Читать «Собака Перголези» онлайн - страница 70

Гай Давенпорт

ЧТО-ТО ВРОДЕ ПАРАДОКСА

Реальность — самая действенная маска реальности. Наше самое заветное желание, исполнившись, перестает быть нашим самым заветным желанием. Успех — величайшее из разочарований. Дух живее всего, когда он утерян. Тревога была спокойствием Кафки, как отчаяние было счастьем Кьеркегора. Кафка сказал: нетерпение — наша величайшая ошибка. Он, человек у врат Закона, прождал там всю свою жизнь.

ОХОТНИК

Нимрод — библейский архетип, «сильный зверолов перед Господом» (Быт. 10:9), но Таргум, как было известно Мильтону, содержит предание о том, что он был ловцом как зверей, так и человеков («греховная охота на сынов человеческих»). Кафка был вегетарианцем.

ДВИЖЕНИЕ

Гракх объясняет бургомистру Ривы, что он все время движется, хоть и лежит неподвижно, как труп. По огромной, «бесконечно широкой» лестнице, ведущей в «мир иной», он перемещается вверх и вниз, то левее, то правее, «вечно в движении». Он говорит, что из охотника превратился в бабочку. Есть некие врата (по всей вероятности, рай), к которым он рвется, но стоит ему к ним приблизиться, как он, очнувшись, снова оказывается на похоронных носилках в каюте своего корабля, «застрявшего в каких-то унылых земных водах». Движение — в его сознании (его псише, что по — гречески значит и «бабочка», и «душа»). Эти грезы (или сны) — передразнивание его былого охотничьего проворства. Бабочка — одно из самых радикально метаморфических созданий: ее превращения внешне более разнородны, чем у всех остальных. Гусеница не умирает; она становится совершенно иным существом.

Когда Гракх оступился и упал в Шварцвальде, он рад был умереть; он весело распевал в первую свою ночь на смертном корабле, «…и в саван облекся, как девушка в подвенечный наряд. Потом лег и стал ждать. Тут-то и приключилась беда».

Ошибка, ставшая причиной долгого странствия Гракха, случилась после его смерти. За каждой загадкой у Кафки скрыта другая.
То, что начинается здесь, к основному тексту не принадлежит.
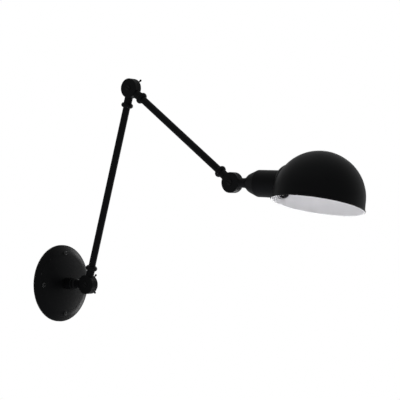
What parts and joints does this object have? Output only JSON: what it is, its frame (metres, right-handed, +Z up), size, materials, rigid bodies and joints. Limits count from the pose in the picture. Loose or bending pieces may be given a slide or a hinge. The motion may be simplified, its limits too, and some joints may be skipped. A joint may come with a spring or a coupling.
{
  "type": "articulating wall lamp",
  "caption": "Wall lamp on two hinged tube arms, with a round wall rose that swivels and a dome shade on a tilting, turning lampholder cup.",
  "frame": {"origin": "centre of the mounting plate's back face, in the wall plane", "axes": "+Y into the wall, the lamp reaches out along -Y, +Z up, +X to the right when facing the wall; the arms' hinges turn about X"},
  "size_m": [0.1424, 0.6015, 0.4123],
  "materials": {
    "black_paint": "satin black",
    "blackened_steel": "blackened, semi-gloss",
    "zinc_steel": "zinc plated",
    "brass": "bright",
    "black_nylon": "matt",
    "white_nylon": "matt",
    "porcelain": "opaque glazed porcelain"
  },
  "bodies": {
    "wall_mount": {"mounting_plate": "zinc_steel", "plate_pillars": "zinc_steel", "wall_rose": "black_paint", "rose_screws": "blackened_steel", "terminal_block": "white_nylon", "terminal_sleeves": "brass", "terminal_screws": "brass", "terminal_fixing_screw": "zinc_steel", "earth_screw": "brass", "earth_washer": "zinc_steel", "base_turret": "black_paint", "base_stop_pin": "zinc_steel"},
    "base_swivel": {"base_knuckle": "black_paint", "base_ferrule": "black_paint", "base_swivel_disc": "black_nylon", "base_stop_washer": "zinc_steel", "base_tail_spring_washer": "zinc_steel", "base_locknut": "zinc_steel"},
    "lower_arm": {"lower_arm_heel_knuckle": "black_paint", "lower_arm_heel_ferrule": "black_paint", "lower_arm_tube": "black_paint", "lower_arm_elbow_ferrule": "black_paint", "lower_arm_elbow_knuckle": "black_paint", "base_pivot_bolt": "blackened_steel", "base_friction_ring": "black_nylon", "base_pivot_washer": "blackened_steel", "base_spring_washer": "blackened_steel", "elbow_pivot_bolt": "blackened_steel", "elbow_friction_ring": "black_nylon", "elbow_pivot_washer": "blackened_steel", "elbow_spring_washer": "blackened_steel"},
    "base_wing_nut": {"base_wing_nut": "blackened_steel"},
    "elbow_wing_nut": {"elbow_wing_nut": "blackened_steel"},
    "upper_arm": {"upper_arm_elbow_knuckle": "black_paint", "upper_arm_elbow_ferrule": "black_paint", "upper_arm_tube": "black_paint", "upper_arm_head_ferrule": "black_paint", "upper_arm_head_knuckle": "black_paint"},
    "head_tilt": {"head_knuckle": "black_paint", "head_pivot_bolt": "blackened_steel", "head_friction_ring": "black_nylon", "head_pivot_washer": "blackened_steel", "head_spring_washer": "blackened_steel", "head_swivel_disc": "black_nylon", "head_stop_washer": "zinc_steel", "head_tail_spring_washer": "zinc_steel", "head_locknut": "zinc_steel"},
    "head_wing_nut": {"head_wing_nut": "blackened_steel"},
    "head": {"lampholder_cup": "black_paint", "head_stop_pin": "zinc_steel", "holder_bridge": "zinc_steel", "holder_insert": "porcelain", "holder_screws": "zinc_steel", "screw_shell": "brass", "centre_contact": "brass", "holder_terminals": "brass", "shade_ring": "black_paint", "shade": "black_paint"}
  },
  "joints": [
    {"name": "base_swivel_turn", "type": "hinge", "parent": "wall_mount", "child": "base_swivel", "pos_m": [0, -0.024, 0], "axis": [0, -1, 0], "range_deg": [-158, 158]},
    {"name": "base_hinge", "type": "hinge", "parent": "base_swivel", "child": "lower_arm", "pos_m": [0, -0.0643, 0], "axis": [-1, 0, 0], "range_deg": [-163.7, 16.3]},
    {"name": "elbow_hinge", "type": "hinge", "parent": "lower_arm", "child": "upper_arm", "pos_m": [0, -0.16068, 0.3296], "axis": [1, 0, 0], "range_deg": [-236.2, 13.8]},
    {"name": "head_hinge", "type": "hinge", "parent": "upper_arm", "child": "head_tilt", "pos_m": [0, -0.36917, 0.16961], "axis": [-1, 0, 0], "range_deg": [-160.1, 89.9]},
    {"name": "head_swivel_turn", "type": "hinge", "parent": "head_tilt", "child": "head", "pos_m": [0, -0.36917, 0.16961], "axis": [0, -0.9991, -0.0419], "range_deg": [-150, 175]},
    {"name": "base_wing_nut_turn", "type": "hinge", "parent": "lower_arm", "child": "base_wing_nut", "pos_m": [0, -0.0643, 0], "axis": [1, 0, 0], "range_deg": [0, 180]},
    {"name": "elbow_wing_nut_turn", "type": "hinge", "parent": "lower_arm", "child": "elbow_wing_nut", "pos_m": [0, -0.16068, 0.3296], "axis": [1, 0, 0], "range_deg": [0, 180]},
    {"name": "head_wing_nut_turn", "type": "hinge", "parent": "head_tilt", "child": "head_wing_nut", "pos_m": [0, -0.36917, 0.16961], "axis": [1, 0, 0], "range_deg": [0, 180]}
  ]
}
«Охотника Гракха» можно поместить среди притч Кафки. Мы, живые, уже умерли? Как узнать, сбились мы с курса или нет? Мы говорим об утрате жизней из-за катастроф и войн, словно это мы владеем жизнью, а не она — нами? В том ли дело, что мы никогда не живы вполне, если жизнь — вовлеченность в мир в масштабе наших талантов? Или Кафка подразумевает, что мы можем существовать, но не быть?

Перспективы ради не стоит забывать и Кафку, полного жизни, очаровательного друга и спутника в путешествиях, остроумного и ироничного, его восхищение народным еврейским театром, его обширный круг чтения, скрещения его головокружительных любовных связей. Он бесспорно был «одинок, как Франц Кафка» (замечание, сделанное, несомненно, с лукавой улыбкой).